Wat Wilmink doet in ‘Achterlangs’ is in herkenbare beelden en eenvoudige zinnen veel meer zeggen dan er staat. Ik denkt dat dat mede komt omdat het Twents zijn moedertaal was, een taal waarin je met weinig woorden heel veel kunt zeggen. Ik had daar nooit zo bij stilgestaan, totdat Herman Finkers afgelopen jaar te gast was bij De Wereld Draait Door om over Willem Wilmink te praten. Daarbij legde hij het accent op diens werk in het Twents en kreeg ‘Achterlangs’ er een concurrent bij toen Finkers achter de vleugel schoof voor zijn vertolking van ‘Plechelmus Basiliek Old'nzel’

Plechelmus Basiliek Oldn’zel 

Dit is t hoes, wus ik as keend,
woar alns in disse stad um dreait.
Noe dreait allenig meer de weend
der nog umhen en weait en weait.

Dit was aleer n hoes van God,
dat vrede in t gemood kon gevn.
Noe is t aait duuster, aait op slot,
t kon ok wa n fabriek west hebn.

Ik heb kortns nog doarboetn stoan
en ik besefn tot mien schrik:
wa'k dach wat nooit kapot kon goan,
is eerder oet de tied as ik.

Weer dat melancholieke gevoel van de dingen die voorbij zijn, ook in mijn leven.
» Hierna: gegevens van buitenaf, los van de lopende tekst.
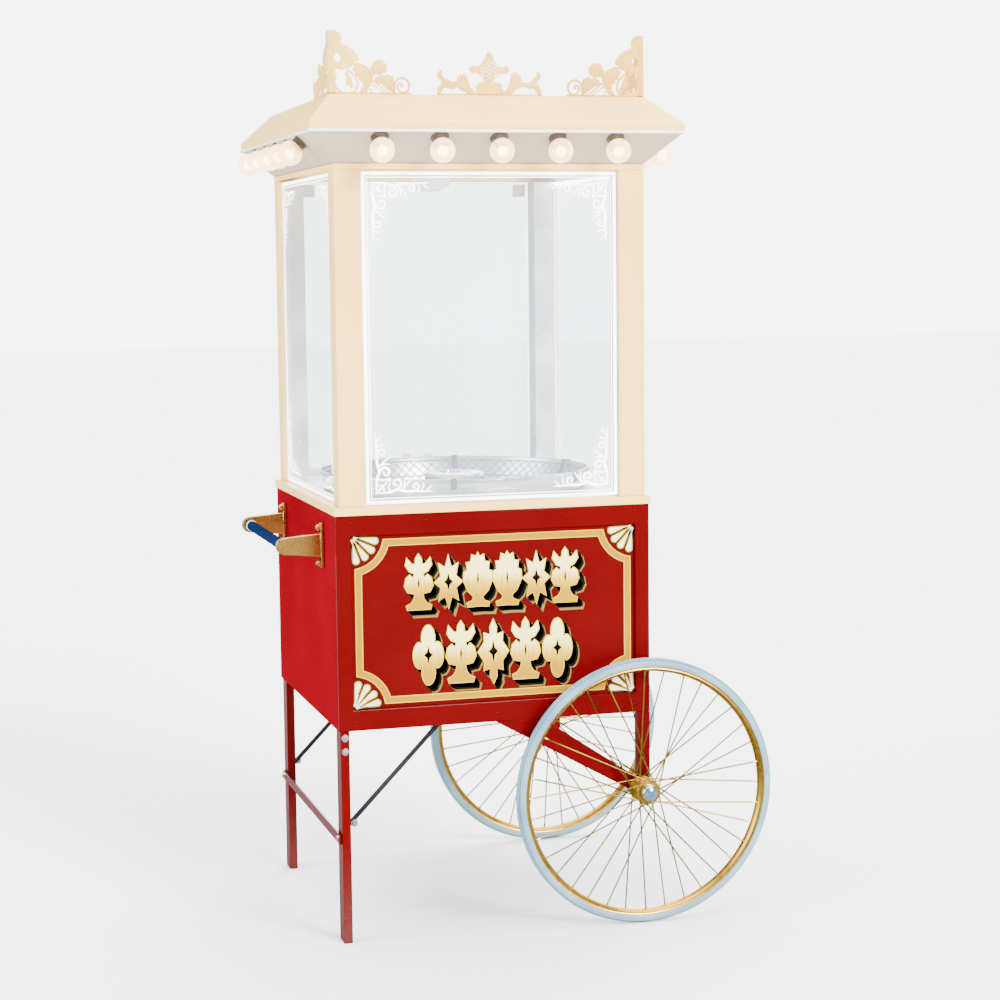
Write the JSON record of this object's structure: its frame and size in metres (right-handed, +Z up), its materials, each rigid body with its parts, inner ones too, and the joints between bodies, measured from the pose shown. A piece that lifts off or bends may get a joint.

In die mooie taal die ik zo goed ken en die me altijd verbind met mijn ‘oale groond’, ook al spreek ik hem zelf nauwelijks.  En waarin voor ‘sterven’ de veel mooiere uitdrukking ‘oet de tied kommen’ wordt gebruikt.

Dat alles passeerde, terwijl de stemmen op de radio steeds verder weg leken te murmelen.